If you go this route, quit Cursor / Chrome / anything else memory-hungry first, and start with --limit 1 --conditions solo to get a feel for the timing before committing to a longer run.

iCloud caveat

If your project lives under ~/Documents (or any iCloud Drive folder), macOS's File Provider will evict .venv files under memory pressure (compressed,dataless xattr).

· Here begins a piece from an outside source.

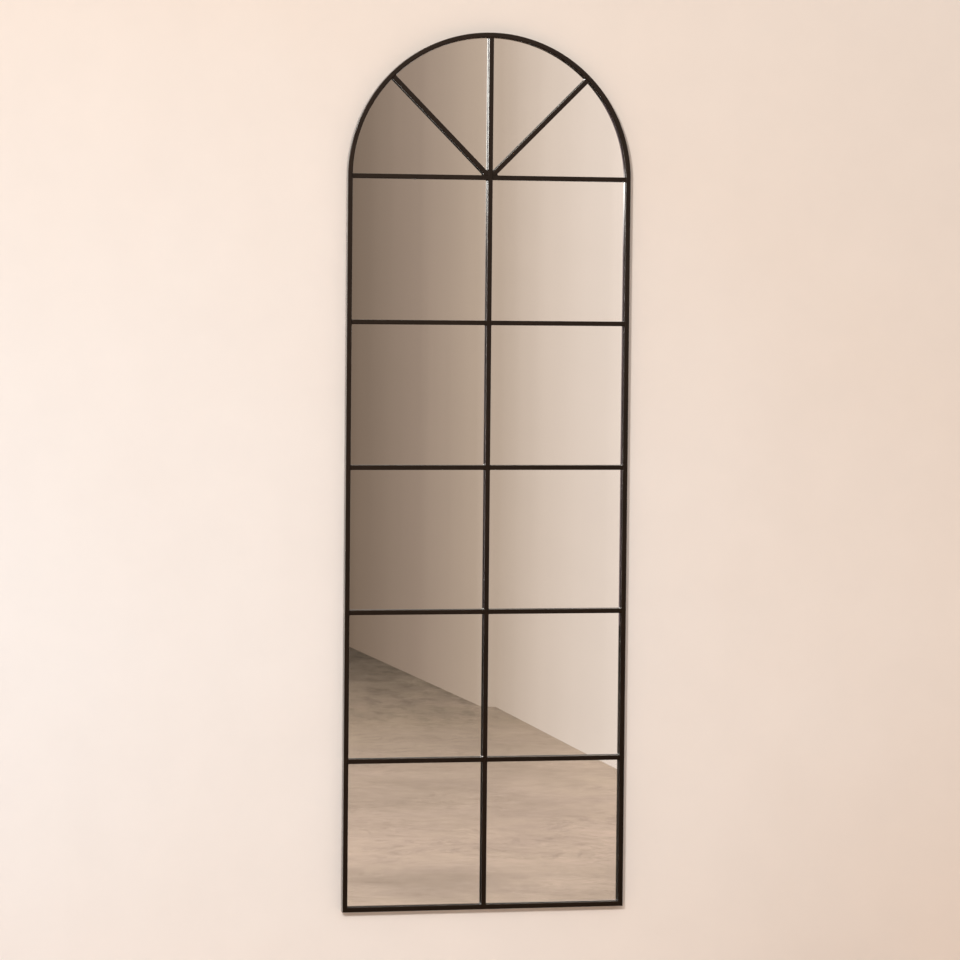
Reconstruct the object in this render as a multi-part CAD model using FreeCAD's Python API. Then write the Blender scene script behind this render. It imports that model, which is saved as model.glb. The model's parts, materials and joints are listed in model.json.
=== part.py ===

Fresh Python processes hang on read() of evicted .pyc files while iCloud tries to fetch them back, which looks like a 0% CPU hang at startup.

The fix is to move the project (or at least .venv and the HuggingFace cache) out of iCloud:

mkdir -p ~/code
cp -R ~/Documents/audiobench ~/code/
cd ~/code/audiobench
rm -rf .venv && python3 -m venv .venv
source .venv/bin/activate
pip install -e . transformers torch soundfile

You can verify the venv is fully materialized with:

find .venv -type f -flags +dataless | wc -l   # should print 0

You want this command to print 0.

Picking between options

You have… Use
A CUDA GPU box local mode
No GPU but want results soon Modal (~10 min setup, $30/mo free credits)
No GPU and don't want to sign up for anything Colab + Cloudflared (free, but session-bound)
Apple Silicon and patience local mode with the iCloud workaround above
Just want to verify the adapter wires up correctly a fake server that always replies yes (see below)

Wiring smoke test (no GPU required)

You can confirm the API path runs end-to-end without involving Qwen2-Audio at all:

python -c "
from http.server import BaseHTTPRequestHandler, HTTPServer
class H(BaseHTTPRequestHandler):
    def do_POST(self):
        self.rfile.read(int(self.headers['Content-Length']))
        self.send_response(200); self.send_header('Content-Type','text/plain'); self.end_headers()
        self.wfile.write(b'yes')
HTTPServer(('127.0.0.1', 8765), H).serve_forever()
" &
export AUDIOBENCH_QWEN_ENDPOINT="http://127.0.0.1:8765"
audiobench run ab/sound-id --model qwen2-audio-7b --pack demo --conditions solo --limit 1 \
  --output /tmp/yes-bot.json

Every probe gets yes, so recall is perfect and FPR is 1.0. Useless as a benchmark, but it proves the multipart contract, the adapter, and the suite runner all line up before you spend money on Modal.